With it has come the enormous quality improvements in shipping wine in bulk and bottling it in market. Not only saving money, but crucially it has, in international trade show terms, switched the balance of power away from a trade show that was predominantly about French, Bordeaux and Old World fine wine, to the big commercial all rounder with already a proven track record as the show to do business at and shift large volumes of commercially priced wine.
Now Lameyse is not going to stop that momentum or change the way the world of wine now does business. But he can make sure Vinexpo is doing all it can do to remain relevant and important to all the producers and buyers that still see it as a vital show to attend. After all there were said to be close to 50,000 visitors at this week’s show with buyers and exhibitors coming from 40 plus countries.
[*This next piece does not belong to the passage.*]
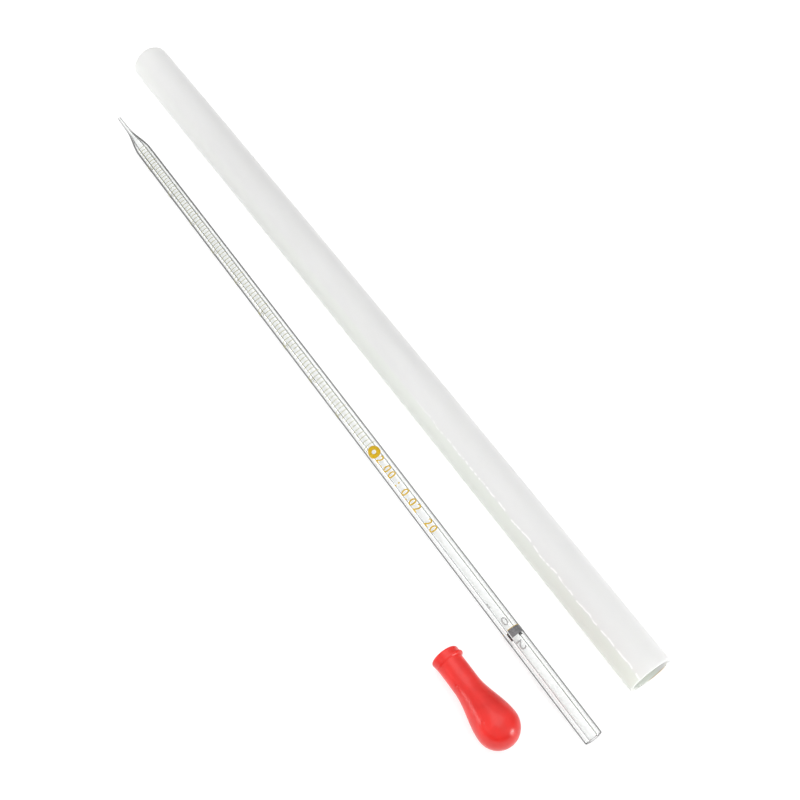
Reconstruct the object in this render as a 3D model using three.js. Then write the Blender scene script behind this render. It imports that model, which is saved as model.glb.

It appears he is looking to do this in three key ways:
- firstly build on what Deglise was getting right. Make Vinexpo the centre of wine debate with a series of agenda setting conferences and symposiums. This week saw two days of the show dedicated to climate change and e-commerce featuring illustrious speakers from all over the world.
- Make Vinexpo even more of a global brand. The Wine Paris deal is definitely a step in the right direction and 2020 will see it host events in Paris, Hong Kong and New York.
- Thirdly the focus has to be on quality, excellence and offering a trade show experience that no-one else can match. Like its Explorer initiative, again introduced by Deglise, that takes 100 leading buyers from all over the world to key wine regions.
There was certainly a spring in the step of this week’s show. The fact it was so much cooler to work in, walk around and get to and from certainly helped.
Vinexpo has always had its own sense of confidence, that in its pre-Deglise days had more than bordered on arrogance. Which was responsible for losing a lot of support from both producers and buyers, particularly the major New World countries of Australia, South Africa and New Zealand.
It is only natural that it is going to take a while to get its own rejuvenated mojo back. But like the city of Bordeaux itself the signs from the 2019 show are good.